Tom Lea's The Wonderful Country opens as mejicano pistolero Martín Bredi is returning to El Puerto [El Paso] after a fourteen-year absence. Bredi carries a gun for the Chihuahuan warlord Cipriano Castro and is on Castro's business in Texas. Fourteen years earlier--shortly after the end of the Civil War--when he was the boy Martin Brady, he killed the man who murdered his father and fled to Mexico where he became Martín Bredi. Back in Texas Brady breaks a leg; then he falls in love with a married woman while recuperating; and, finally, to right another wrong, he kills a man. When Brady/Bredi returns to Mexico, the Castros distrust him as an American. He becomes a man without a country. The Wonderful Country clearly depicts life along the Texas-Mexico border of a century-and-a-half ago, when Texas and Mexico were being settled and tamed.
In 1935 Betsy Throckmorton's father lures her from a New York job with Time magazine back to Claybelle, Texas, with the promise that she can be the editor of his Claybelle Standard-Times. Betsy brings along her husband, Ted Winton, an easterner and Yale graduate to whom she is constantly explaining Texas. Ted will run Ben Throckmorton's radio station, KVAT, where Booty and Them Others sing in rivalry with the better known WBAP Light Crust Doughboys. In Texas, it's the middle of the Depression and the Drought. And Prohibition is barely over, liquor still a controversy. Every city has its hobo camp, and Claybelle has the Star of Hope Mission. But it is also the time of new oil money, high living, infidelity, and tangled love triangles. Betsy and Ted chain-smoke and drink often and long, they wouldn't miss a Paschal High School or TCU football game, they party at the Casino on Jacksboro Highway, and dine at Claybelle's Shadylawn Country Club. Betsy is a serious journalist though, and she sets out to change the paper, clashing with the managing editor when she claims international not state news belongs on page one. She clashes with the columnists when she tries to sharpen their leads. The Texas Murder Machine becomes her big story, when she suspects that Texas Rangers may be killing innocent young men to collect rewards offered by the Texas Bankers Association. Betsy's journalistic determination leads to a personal tragedy that changes her life forever--and makes her a determined, relentless newswoman. Fast Copy is a page-turner that combines romantic comedy with the best of the thriller genre. But it's much more. Dan Jenkins captures Texas in the mid-1930s with a clarity that brings it alive, and his affection for Texas, Fort Worth, and TCU are revealed on every page. Only a native like Jenkins would include the minute details of a TCU-SMU game, the new zephyr stainless steel railroad train, the T&P railroad station, the Fort Worth Cats, and LeGrave Field. His portrait of Claybelle and its leading society folks is tongue-in-cheek funny and right on the mark. Texans should treasure this book for years to come.
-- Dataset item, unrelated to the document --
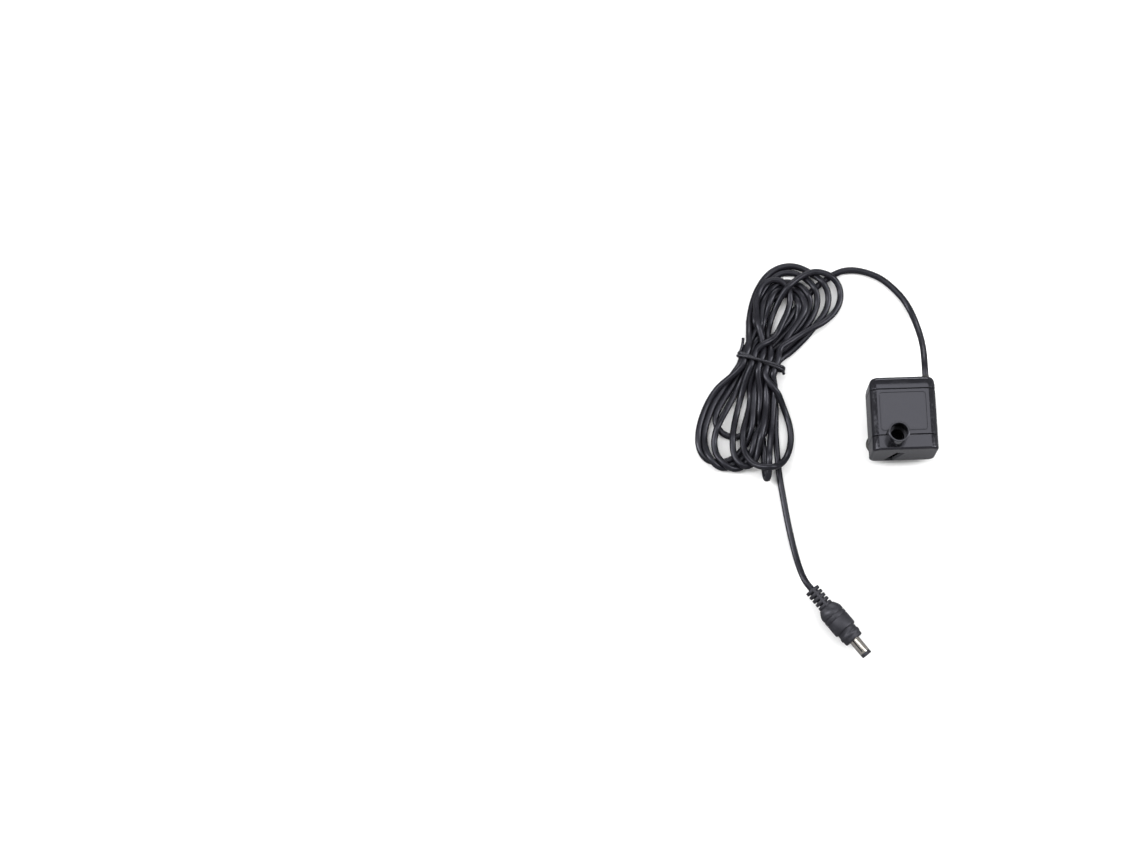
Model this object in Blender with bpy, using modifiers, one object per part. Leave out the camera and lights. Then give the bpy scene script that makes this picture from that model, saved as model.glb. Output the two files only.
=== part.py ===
"""Small submersible fountain pump with its cord, tied hank and barrel plug.

Metres, +Z up. The pump lies on its suction cups with the outlet nozzle up: X is its width, Y its length with
the cord at the +Y end and the intake slot at the -Y end. The origin is on the floor, under its middle.
"""
import math

import bmesh
import bpy
from mathutils import Matrix, Vector

MM = 0.001

# Fits
GAP = 0.3 * MM                  # between pieces that touch
RUNNING = 0.08 * MM             # radial clearance of the pin in what turns on it
OVERLAP = 0.2 * MM              # how far a joined or cut shape runs past the face it meets

# Pump body
BODY_WIDTH = 33.5 * MM
BODY_LENGTH = 38.2 * MM
BODY_DEPTH = 26.0 * MM
CUP_HEIGHT = 4.0 * MM           # the body stands this high over the floor
COVER_LENGTH = 7.6 * MM
CAP_LENGTH = 6.6 * MM
WALL = 1.5 * MM
LONG_EDGE_RADIUS = 4.5 * MM
COVER_END_RADIUS = 1.2 * MM
CAP_END_RADIUS = 2.3 * MM
SEAM_BEVEL = 0.25 * MM
CAP_LIP_LENGTH = 1.4 * MM
CAP_LIP_WALL = 1.0 * MM
BULKHEAD_THICKNESS = 1.4 * MM

# Outlined panel on the front face
PANEL_WIDTH = 23.2 * MM
PANEL_LENGTH = 19.7 * MM
PANEL_OFFSET_X = -0.5 * MM
PANEL_TO_CAP_SEAM = 2.0 * MM
PANEL_CORNER_RADIUS = 1.5 * MM
PANEL_GROOVE_WIDTH = 0.5 * MM
PANEL_GROOVE_DEPTH = 0.3 * MM

# Outlet nozzle
NOZZLE_OFFSET_X = -4.4 * MM
NOZZLE_PAST_SEAM = 0.8 * MM     # its axis lies this far on the cover's side of the seam
NOZZLE_RADIUS = 5.3 * MM
NOZZLE_BORE_RADIUS = 4.3 * MM
NOZZLE_HEIGHT = 10.2 * MM
PORT_RADIUS = 3.6 * MM
PORT_WALL = 0.6 * MM
NOZZLE_STEP = 0.8 * MM          # floor of the wide bore, over the narrower port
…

As a slave, Isaac Jefford went to war and saved the life of his master, Major Lytton. As a free man, Isaac became one of the major's top cowhands, respected - but never totally accepted - by fellow cowboys: when they gathered around the fire to eat their dinners, Isaac took his food and sat on the wagontongue alone. When Pete Runyan, a bitter southerner, joins the crew, Isaac has to swallow his rage more than once. But then Pete and Isaac are assigned the task of getting cash - profits from the sale of the herd - safely to the Fort Worth bank before a foreclosure deadline. Time and three gunmen on their trail are against them, and their journey becomes a race to prove who is the best man. The novel grew from a short story, included in this volume, along with a foreword in which Kelton explains the background of the story and the transition it made from short story to novel.